*DIRECTIONS FOR THIS TASK*
Everything from the first line down to the line containing "its right side." should be reproduced exactly; please include nothing else.

*PROVIDED MATERIAL*
*-*-*
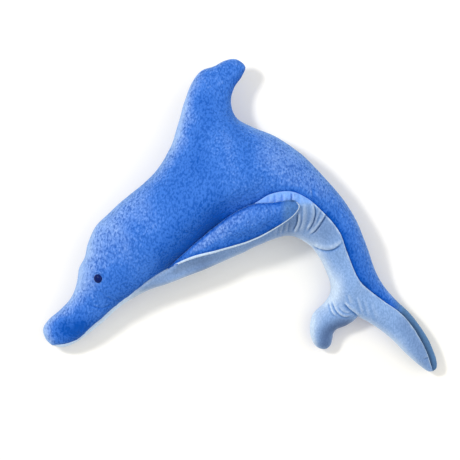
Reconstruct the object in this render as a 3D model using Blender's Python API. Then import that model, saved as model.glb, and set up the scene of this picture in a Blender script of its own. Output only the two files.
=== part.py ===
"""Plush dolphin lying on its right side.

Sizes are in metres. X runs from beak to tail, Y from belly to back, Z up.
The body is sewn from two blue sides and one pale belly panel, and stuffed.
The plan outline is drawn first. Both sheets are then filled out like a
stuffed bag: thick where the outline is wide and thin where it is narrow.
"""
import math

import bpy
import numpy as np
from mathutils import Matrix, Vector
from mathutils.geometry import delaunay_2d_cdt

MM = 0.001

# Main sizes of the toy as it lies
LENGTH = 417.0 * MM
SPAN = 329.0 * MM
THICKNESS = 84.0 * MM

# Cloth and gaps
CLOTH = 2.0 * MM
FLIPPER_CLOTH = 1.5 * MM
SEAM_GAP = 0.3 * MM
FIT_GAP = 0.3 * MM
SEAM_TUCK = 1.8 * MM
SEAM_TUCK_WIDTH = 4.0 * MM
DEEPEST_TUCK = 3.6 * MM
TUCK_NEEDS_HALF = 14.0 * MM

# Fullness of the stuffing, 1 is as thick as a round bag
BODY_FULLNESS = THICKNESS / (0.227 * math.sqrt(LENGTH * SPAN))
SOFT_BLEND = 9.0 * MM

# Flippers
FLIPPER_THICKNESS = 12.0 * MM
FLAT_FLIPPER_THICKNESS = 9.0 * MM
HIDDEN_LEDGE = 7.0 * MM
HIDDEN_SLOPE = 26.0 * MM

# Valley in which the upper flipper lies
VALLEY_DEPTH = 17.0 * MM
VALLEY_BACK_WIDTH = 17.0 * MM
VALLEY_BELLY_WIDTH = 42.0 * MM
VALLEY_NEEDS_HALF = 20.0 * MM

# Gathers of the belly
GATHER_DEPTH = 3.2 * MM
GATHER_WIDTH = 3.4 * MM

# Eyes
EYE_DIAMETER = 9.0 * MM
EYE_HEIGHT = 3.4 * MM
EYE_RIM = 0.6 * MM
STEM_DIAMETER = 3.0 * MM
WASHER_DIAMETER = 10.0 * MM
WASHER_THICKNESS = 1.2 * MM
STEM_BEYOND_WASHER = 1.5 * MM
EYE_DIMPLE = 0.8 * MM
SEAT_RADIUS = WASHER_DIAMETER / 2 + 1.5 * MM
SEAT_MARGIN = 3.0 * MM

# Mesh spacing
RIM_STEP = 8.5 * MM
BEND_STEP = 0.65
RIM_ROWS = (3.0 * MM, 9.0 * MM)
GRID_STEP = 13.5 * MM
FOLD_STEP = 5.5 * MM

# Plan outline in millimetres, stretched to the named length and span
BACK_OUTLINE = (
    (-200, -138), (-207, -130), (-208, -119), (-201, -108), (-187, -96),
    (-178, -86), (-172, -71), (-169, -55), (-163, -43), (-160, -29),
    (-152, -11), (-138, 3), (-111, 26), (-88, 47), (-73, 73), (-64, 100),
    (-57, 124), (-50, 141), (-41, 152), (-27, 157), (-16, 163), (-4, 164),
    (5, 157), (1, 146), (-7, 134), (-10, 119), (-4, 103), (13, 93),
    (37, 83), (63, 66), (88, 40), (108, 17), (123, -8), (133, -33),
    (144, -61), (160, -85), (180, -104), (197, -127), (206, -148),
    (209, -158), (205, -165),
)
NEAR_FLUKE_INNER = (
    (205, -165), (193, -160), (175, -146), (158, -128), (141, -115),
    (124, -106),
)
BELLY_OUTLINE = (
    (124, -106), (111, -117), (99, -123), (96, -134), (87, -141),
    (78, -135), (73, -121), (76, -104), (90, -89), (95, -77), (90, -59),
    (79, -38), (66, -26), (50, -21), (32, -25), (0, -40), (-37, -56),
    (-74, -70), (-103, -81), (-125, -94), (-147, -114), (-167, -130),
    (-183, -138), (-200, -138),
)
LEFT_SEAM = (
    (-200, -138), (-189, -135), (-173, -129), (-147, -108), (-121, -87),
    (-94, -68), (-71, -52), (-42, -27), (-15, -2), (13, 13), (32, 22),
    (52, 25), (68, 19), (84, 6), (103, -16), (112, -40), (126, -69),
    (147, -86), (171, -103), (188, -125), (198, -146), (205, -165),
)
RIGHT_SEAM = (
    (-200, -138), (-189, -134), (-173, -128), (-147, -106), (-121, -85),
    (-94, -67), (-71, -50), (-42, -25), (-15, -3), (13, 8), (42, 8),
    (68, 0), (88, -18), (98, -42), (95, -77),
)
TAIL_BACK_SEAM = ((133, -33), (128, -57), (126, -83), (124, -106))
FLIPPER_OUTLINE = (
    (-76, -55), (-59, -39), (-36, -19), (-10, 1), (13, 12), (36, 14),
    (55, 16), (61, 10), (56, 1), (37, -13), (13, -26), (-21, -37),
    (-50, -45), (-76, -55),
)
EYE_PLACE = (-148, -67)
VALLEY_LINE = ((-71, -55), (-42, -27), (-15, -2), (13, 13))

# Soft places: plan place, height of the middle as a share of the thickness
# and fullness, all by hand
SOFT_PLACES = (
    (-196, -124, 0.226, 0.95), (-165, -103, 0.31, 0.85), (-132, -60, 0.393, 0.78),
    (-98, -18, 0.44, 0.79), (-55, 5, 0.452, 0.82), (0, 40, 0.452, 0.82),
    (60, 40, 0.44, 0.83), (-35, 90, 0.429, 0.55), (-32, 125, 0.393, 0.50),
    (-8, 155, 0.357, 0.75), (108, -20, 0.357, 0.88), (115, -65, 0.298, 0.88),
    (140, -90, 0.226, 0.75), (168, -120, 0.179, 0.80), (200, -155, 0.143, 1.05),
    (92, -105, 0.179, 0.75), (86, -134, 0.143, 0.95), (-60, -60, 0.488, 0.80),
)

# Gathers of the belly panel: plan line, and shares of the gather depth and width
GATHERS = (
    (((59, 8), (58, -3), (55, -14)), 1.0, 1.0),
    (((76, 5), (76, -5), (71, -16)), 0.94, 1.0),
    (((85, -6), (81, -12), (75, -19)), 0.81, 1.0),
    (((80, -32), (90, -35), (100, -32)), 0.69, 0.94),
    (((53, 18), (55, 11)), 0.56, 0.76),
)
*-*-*
*SOLUTION TO THIS EXERCISE*
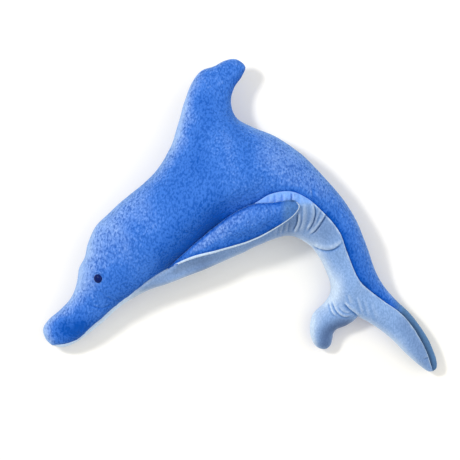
Reconstruct the object in this render as a 3D model using Blender's Python API. Then import that model, saved as model.glb, and set up the scene of this picture in a Blender script of its own. Output only the two files.
=== part.py ===
"""Plush dolphin lying on its right side.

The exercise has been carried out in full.